> _REQUIRED TASK_
Reproduce the first line and every line after it, exactly, through the one containing "# that halves". Leave out the rest.

> _SOURCE EXCERPT_
____________________

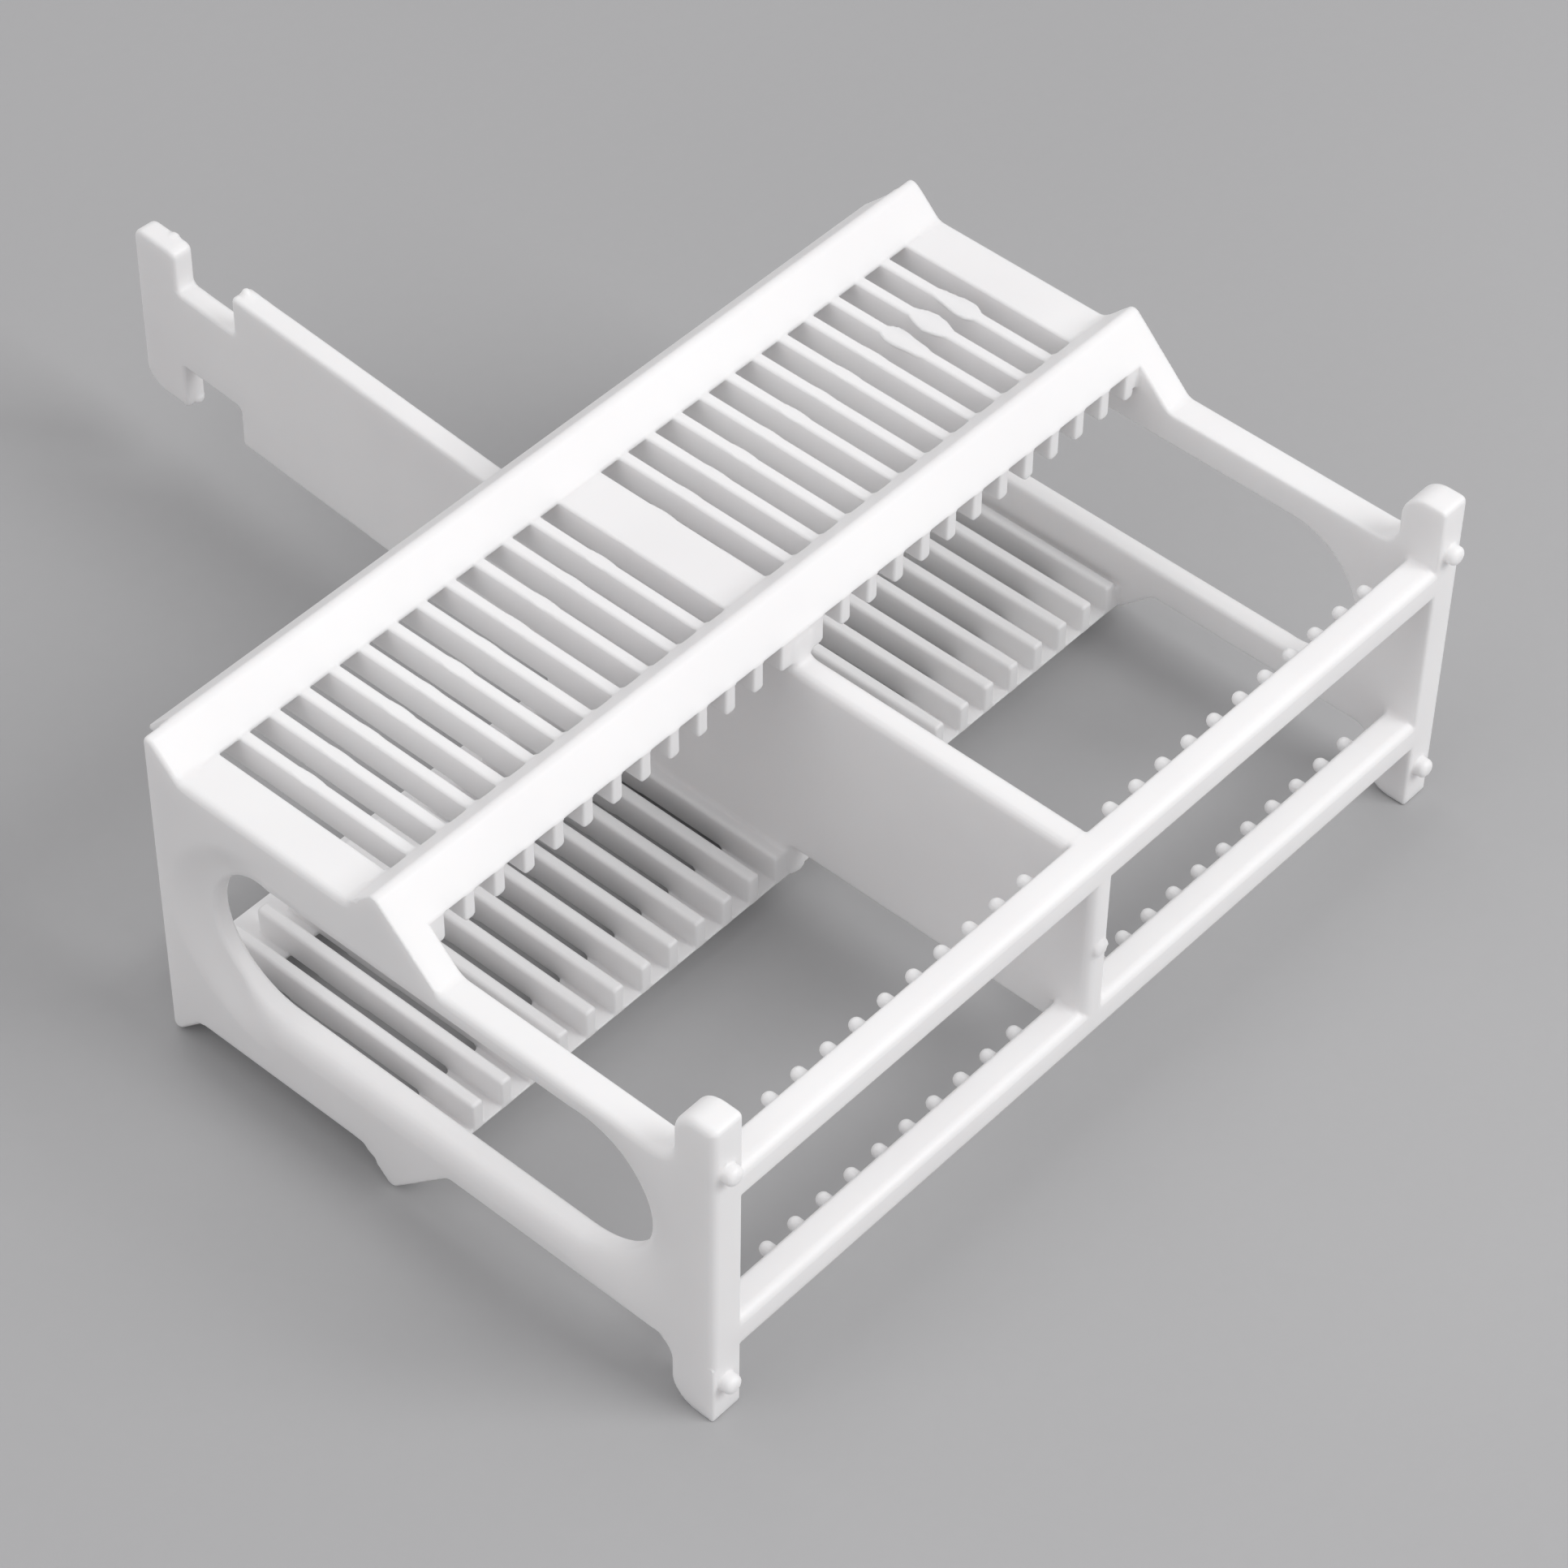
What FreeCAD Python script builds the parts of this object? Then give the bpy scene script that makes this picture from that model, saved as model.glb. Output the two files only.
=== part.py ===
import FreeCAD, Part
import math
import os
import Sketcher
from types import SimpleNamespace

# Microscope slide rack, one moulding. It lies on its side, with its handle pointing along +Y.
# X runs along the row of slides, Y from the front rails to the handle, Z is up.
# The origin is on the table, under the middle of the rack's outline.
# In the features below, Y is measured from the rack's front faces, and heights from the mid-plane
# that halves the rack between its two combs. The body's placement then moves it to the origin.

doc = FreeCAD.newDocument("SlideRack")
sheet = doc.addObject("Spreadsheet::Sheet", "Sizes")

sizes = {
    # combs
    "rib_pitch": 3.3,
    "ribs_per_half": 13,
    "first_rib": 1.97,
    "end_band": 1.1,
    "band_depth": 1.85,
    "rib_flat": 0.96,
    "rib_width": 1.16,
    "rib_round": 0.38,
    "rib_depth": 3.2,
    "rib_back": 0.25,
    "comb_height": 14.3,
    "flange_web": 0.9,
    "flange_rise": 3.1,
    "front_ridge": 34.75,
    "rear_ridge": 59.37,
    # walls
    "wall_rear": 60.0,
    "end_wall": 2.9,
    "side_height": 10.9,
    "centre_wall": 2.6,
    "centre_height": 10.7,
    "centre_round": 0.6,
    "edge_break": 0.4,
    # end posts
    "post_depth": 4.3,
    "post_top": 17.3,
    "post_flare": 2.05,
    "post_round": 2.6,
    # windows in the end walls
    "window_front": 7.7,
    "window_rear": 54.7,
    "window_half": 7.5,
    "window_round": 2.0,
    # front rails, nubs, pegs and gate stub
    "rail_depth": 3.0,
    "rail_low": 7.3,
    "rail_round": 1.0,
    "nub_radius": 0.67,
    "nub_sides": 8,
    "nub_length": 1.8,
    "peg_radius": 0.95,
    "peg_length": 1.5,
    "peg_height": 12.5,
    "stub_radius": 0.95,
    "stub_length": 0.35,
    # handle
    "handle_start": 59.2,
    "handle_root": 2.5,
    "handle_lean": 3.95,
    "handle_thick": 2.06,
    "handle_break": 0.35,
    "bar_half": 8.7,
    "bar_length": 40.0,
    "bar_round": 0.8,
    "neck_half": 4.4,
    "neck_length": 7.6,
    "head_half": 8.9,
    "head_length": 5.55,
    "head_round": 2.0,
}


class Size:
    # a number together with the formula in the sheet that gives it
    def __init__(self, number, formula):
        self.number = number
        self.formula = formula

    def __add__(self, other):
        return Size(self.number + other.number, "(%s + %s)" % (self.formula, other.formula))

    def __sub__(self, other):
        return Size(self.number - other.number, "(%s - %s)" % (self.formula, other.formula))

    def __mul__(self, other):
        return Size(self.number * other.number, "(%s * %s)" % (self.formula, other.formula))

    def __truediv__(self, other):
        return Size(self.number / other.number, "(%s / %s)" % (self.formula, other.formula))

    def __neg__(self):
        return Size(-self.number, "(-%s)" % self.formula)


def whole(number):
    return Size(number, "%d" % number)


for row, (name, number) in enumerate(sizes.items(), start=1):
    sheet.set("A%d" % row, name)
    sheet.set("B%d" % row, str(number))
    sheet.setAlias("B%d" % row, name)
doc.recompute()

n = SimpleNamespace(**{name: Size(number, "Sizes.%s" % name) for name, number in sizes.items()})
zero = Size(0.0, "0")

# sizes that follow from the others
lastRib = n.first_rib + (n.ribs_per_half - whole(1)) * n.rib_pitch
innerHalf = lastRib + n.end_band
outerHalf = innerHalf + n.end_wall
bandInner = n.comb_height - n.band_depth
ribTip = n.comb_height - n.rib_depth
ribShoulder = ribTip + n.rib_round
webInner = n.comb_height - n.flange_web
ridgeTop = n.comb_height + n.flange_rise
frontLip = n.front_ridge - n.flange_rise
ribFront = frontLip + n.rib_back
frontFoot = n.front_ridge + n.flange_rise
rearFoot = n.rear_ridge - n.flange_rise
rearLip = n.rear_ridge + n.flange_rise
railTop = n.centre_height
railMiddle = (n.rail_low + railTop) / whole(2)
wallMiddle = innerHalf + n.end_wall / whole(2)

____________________

> _OUTPUT OF THE TASK_
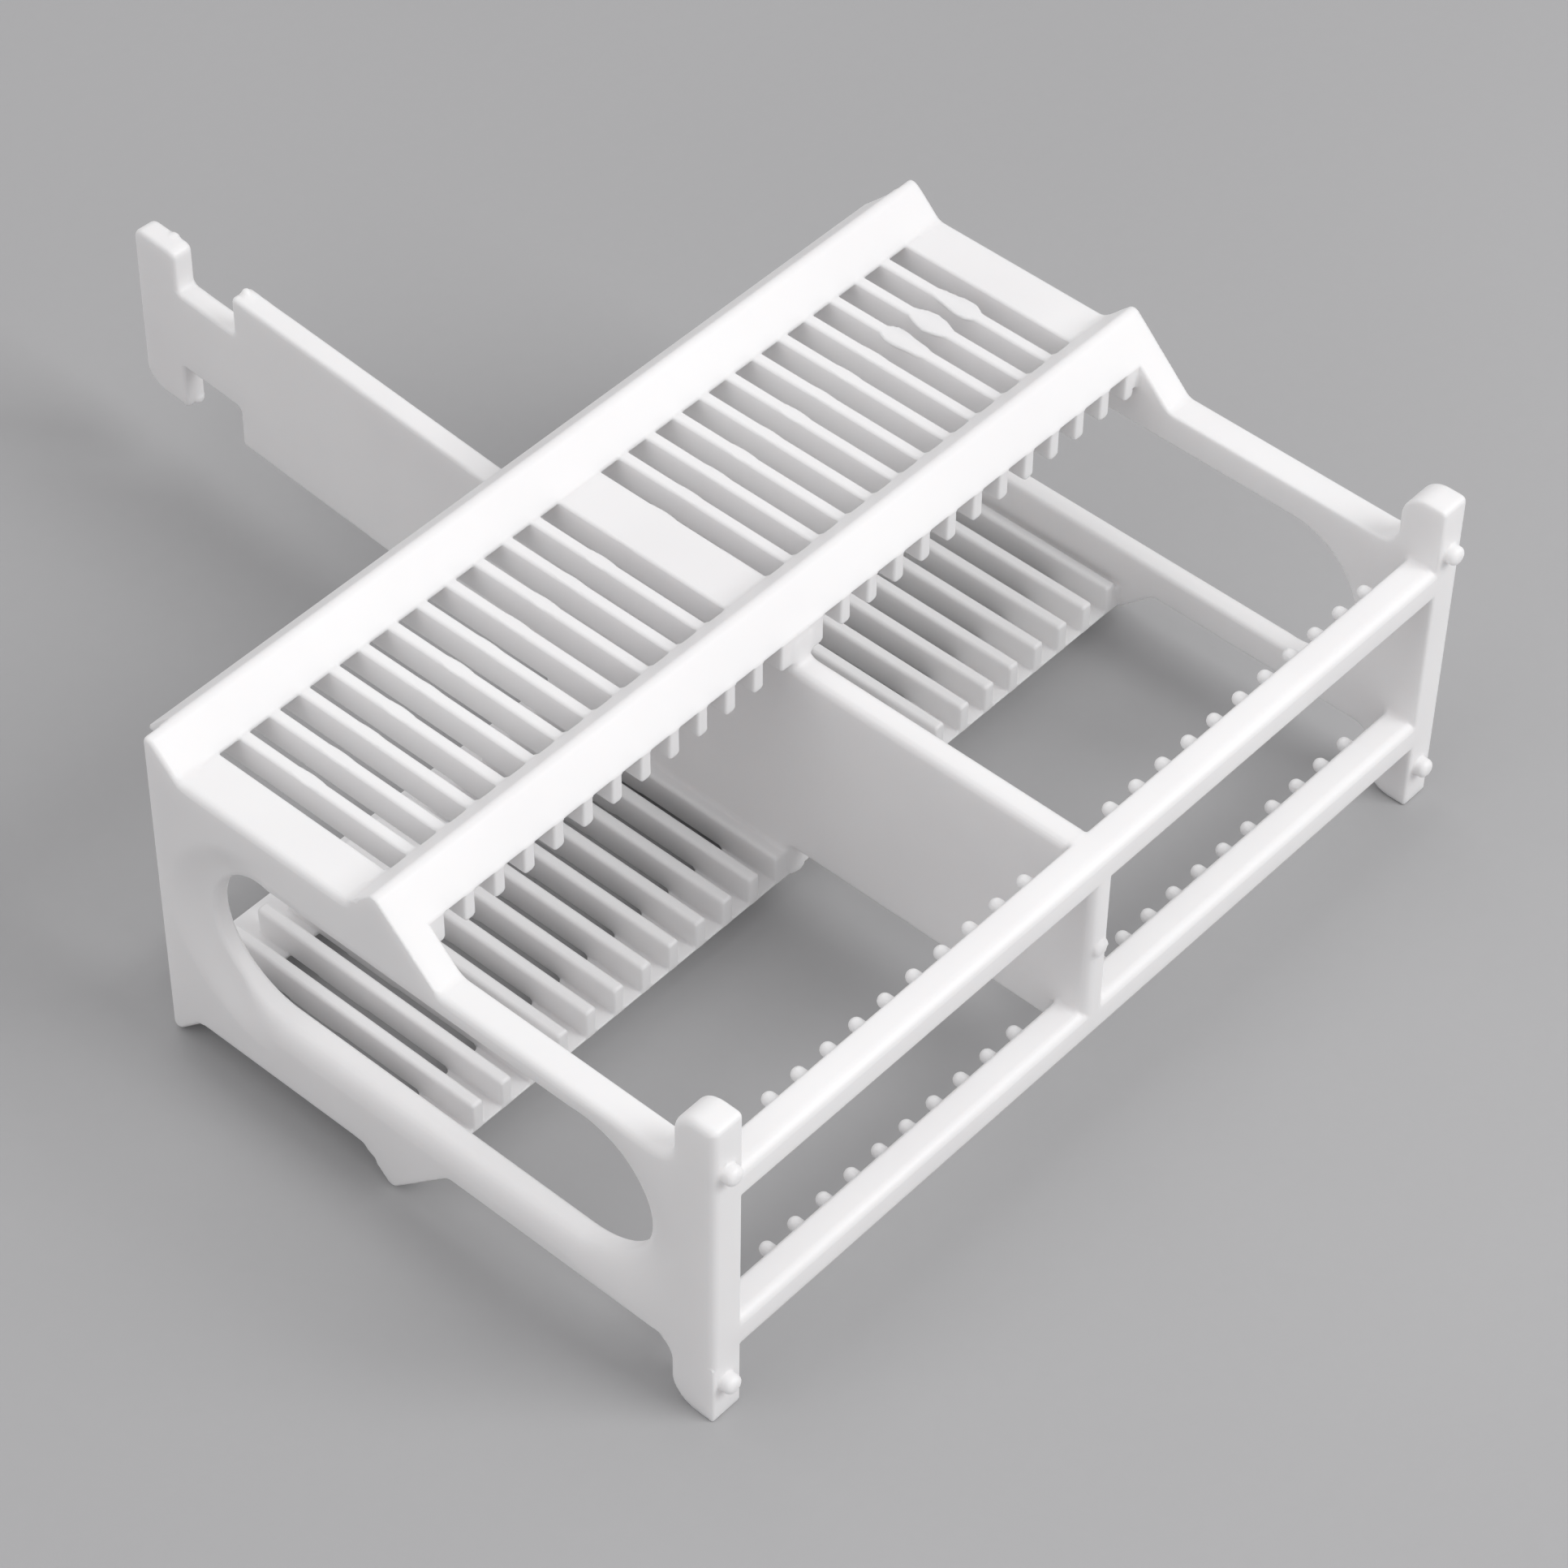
What FreeCAD Python script builds the parts of this object? Then give the bpy scene script that makes this picture from that model, saved as model.glb. Output the two files only.
=== part.py ===
import FreeCAD, Part
import math
import os
import Sketcher
from types import SimpleNamespace

# Microscope slide rack, one moulding. It lies on its side, with its handle pointing along +Y.
# X runs along the row of slides, Y from the front rails to the handle, Z is up.
# The origin is on the table, under the middle of the rack's outline.
# In the features below, Y is measured from the rack's front faces, and heights from the mid-plane
# that halves the rack between its two combs. The body's placement then moves it to the origin.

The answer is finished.